<寿限無経営コンサルティング 代表 福田 惠一/PSR会員>
「労働契約法」と聞くと読んで字の如く「労働契約」について何か定めているのだろうなとは推測できますが、なんとなく影の薄い法律だなあという感じがします。
しかし、この「労働契約法」は、今や「労働基準法」、「労働組合法」と並んで「新・労働三法」の一つとも言える法律なのです。「労働関係調整法」を入れて「労働三法」だとの反論が出ることと思います。確かに、一昔前は「重厚長大」産業が中心で、企業内の組合等が使用者と対峙することで、労使対等を実現しようとしてきました。ですから、このような集団的な労使関係を公正に調整して、労働争議を予防しすみやかに解決するためには「労働関係調整法」が重要だったわけです。
しかし、その後産業構造は急速に「軽薄短小」にシフトし、同時に組合の組織率も大きく落込みました(1949年50.8%が2022年16.5%に 厚生労働省「労働組合基礎調査」)。結果的に、集団的労働関係から個別的労働関係に重点が移ったのです。
では、個別の労働契約を民法の契約自由の原則のもとにおけばどうなるでしょうか。

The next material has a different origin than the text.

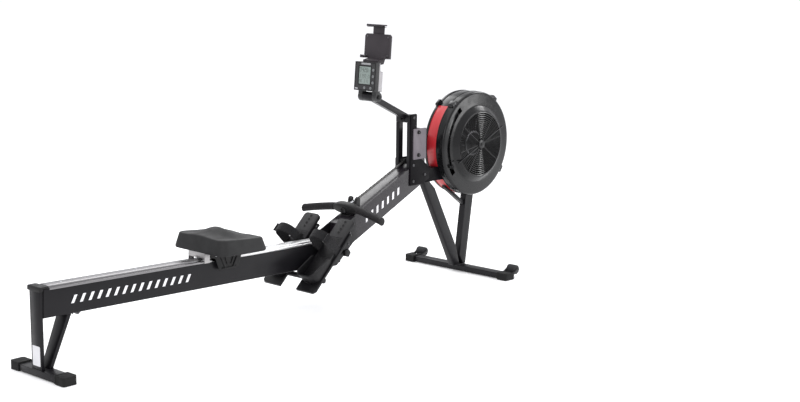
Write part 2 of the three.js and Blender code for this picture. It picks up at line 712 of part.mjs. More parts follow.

使用者と労働者の経済力の差は歴然としています。使用者から「嫌なら働いてくれなくていいよ」と言われれば、労働者はその主張を下げざるを得ません。労働基準法や最低賃金法と共に労働者を保護することによって、そんな経済的格差がある労使間に実質的な対等性を確保しょうとするのが「労働契約法」なのです。